Meeting to make Carson City more disaster resistant

Preliminary ideas on how to make Carson City more disaster resistant will be presented from 6 to 8 p.m. Wednesday in the Sierra Room at the Carson City Community Center.

Carson City has determined five areas to best spend $300,000 in Project Impact money supplied by the Federal Emergency Management Agency. These topics are:

- safer schools

- flooding

- water supply

- animal shelter

- public awareness and education

Public input will be welcomed. The meeting will be telecast live on Channel 26 in Carson City.

"If people have specific concerns, this is the time to bring them up," said Liz Watson, Carson City's Project Impact coordinator.

Project Impact is a FEMA program that supplies seed money to communities identified as prone to disasters. Project Impact money combined with private money will be used for better prepare Carson City for disasters.

Carson City became a Project Impact community earlier this year based on the city's experiences during the New Year's Flood of 1997. There are about 200 Project Impact cities in the nation with four in Nevada: Reno, Sparks, Las Vegas and Carson City.

Carson City based its Project Impact priorities on historically demonstrated disaster needs, Watson said.

Money earmarked for school safety may pay for production and distribution of about 9,000 spiral-bound disaster response booklets that will go to school staff and parents of students. Project Impact could also fund crisis kits for the school district's 400 classrooms.

Money for flooding could fund the hiring of a grant writer to find money to pay for Carson City's massive storm drainage projects. The lack of sophisticated storm drainage in Kings and Ash canyons led to the 1997 flooding on the historic westside.

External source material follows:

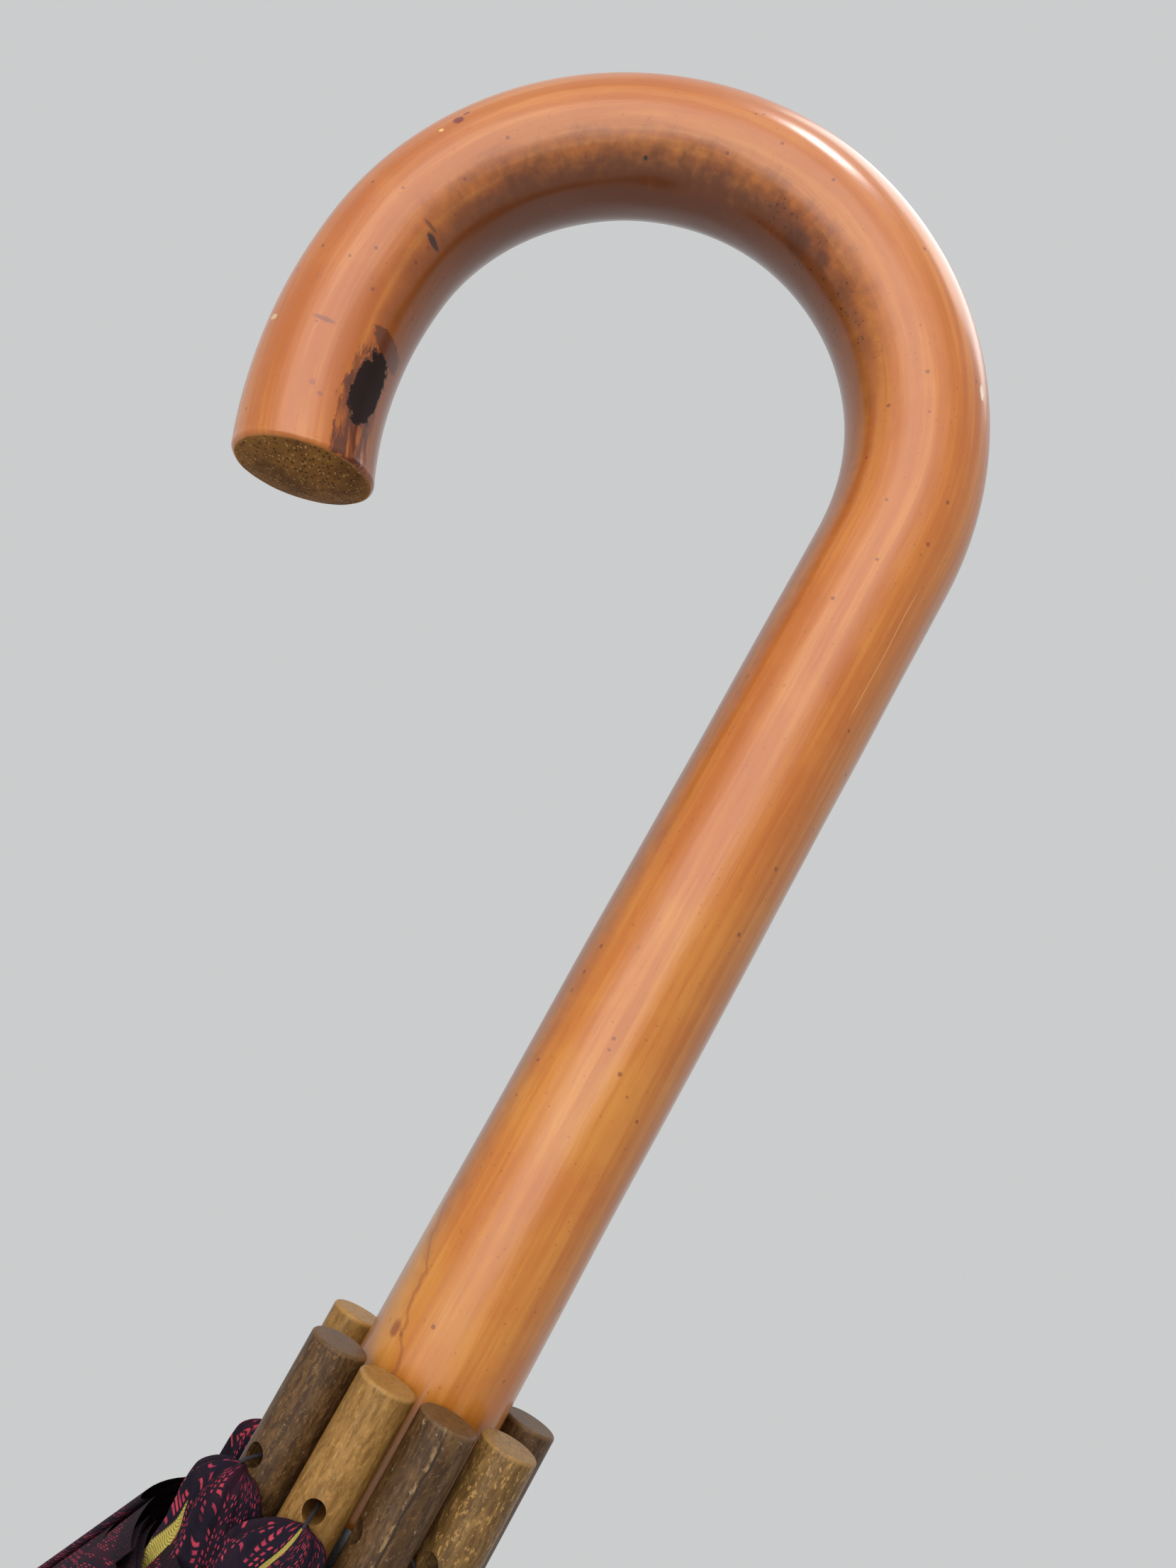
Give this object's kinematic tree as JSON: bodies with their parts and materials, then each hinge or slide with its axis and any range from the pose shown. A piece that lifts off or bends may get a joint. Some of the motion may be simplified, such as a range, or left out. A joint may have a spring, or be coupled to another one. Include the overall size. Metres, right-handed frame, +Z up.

The water supply priority calls for buying a 6,700-gallon portable water tank.

"That would basically be fresh water on wheels," Watson said.

The local Project Impact team identified one critical priority often overlooked: pets. The idea is to establish an emergency animal shelter for pets.

Pets generally can't be taken to evacuation centers. Watson said pet owners would evacuate much more willingly if they knew their pets were cared for. This could be a building, a tent or something else. No specific method has been established.

"I'd like to see some specific input into this one," Watson said.

The fifth priority addresses public awareness and education. This would seek to make as many people as possible aware of the simple steps it takes to be better prepared to deal with earthquake damage.

The city's Emergency Management Advisory Committee will use the public input from Wednesday's meeting to determine how much Project Impact money should be allocated to each priority.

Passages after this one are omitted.